Number of particles in solution = number of moles of substance * Van't Hoff factor
Let's assume 1 litre of solution in each case.
For C2H5OH, Van't Hoff factor = i = 1 (covalent molecule doesn't dissociate) 0.5M ⇨ O.5 moles per litre ⇒ Number of particles in 1 litre = 0.5×i=0.5moles
For KBr, Van't Hoff factor = i = 2 (2 ions per molecule) 0.25M ⇨ O.25 moles per litre ⇒ Number of particles in 1 litre = 0.25×i=0.5moles
For Mg3(PO4)2*, Van't Hoff factor = i = 5 (5 ions per molecule) 0.1M ⇨ O.1 moles per litre ⇒ Number of particles in 1 litre = 0.1×i=0.5moles
For Na3PO4, Van't Hoff factor = i = 4 (4 ions per molecule) 0.125M ⇨ O.125 moles per litre ⇒ Number of particles in 1 litre = 0.125×i=0.5moles
So, we can see that the number of particles per litre is equal 0.5 moles in each case.
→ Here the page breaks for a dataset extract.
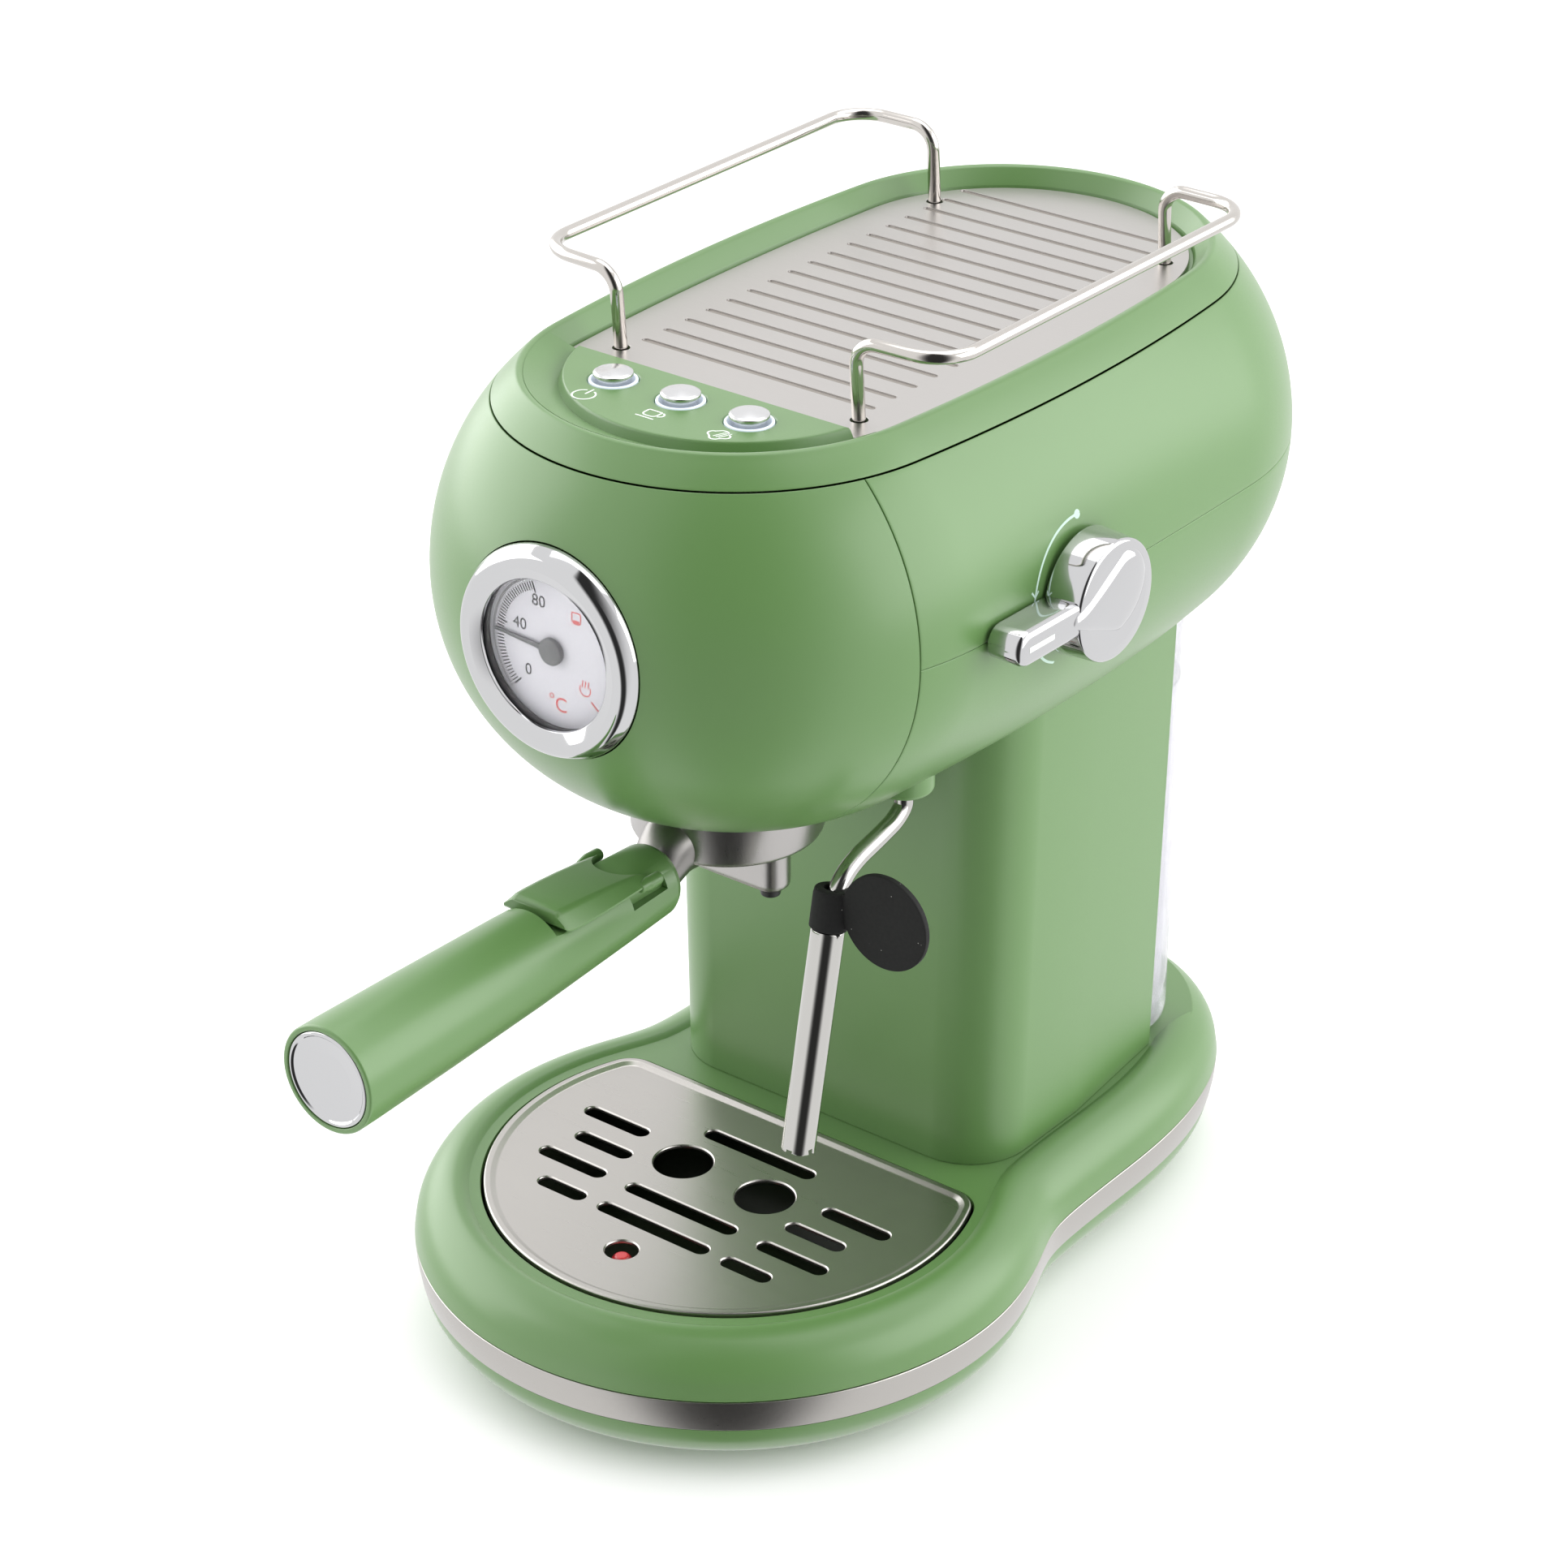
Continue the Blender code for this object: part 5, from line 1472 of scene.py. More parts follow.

So, the colligative properties of all the solutions will be exactly the same.irrespective of the chemical composition.
* - This question is solved by assuming that the examiner has taken Mg3(PO4)2 to be completely soluble. However, in reality, it is insoluble (sparingly soluble).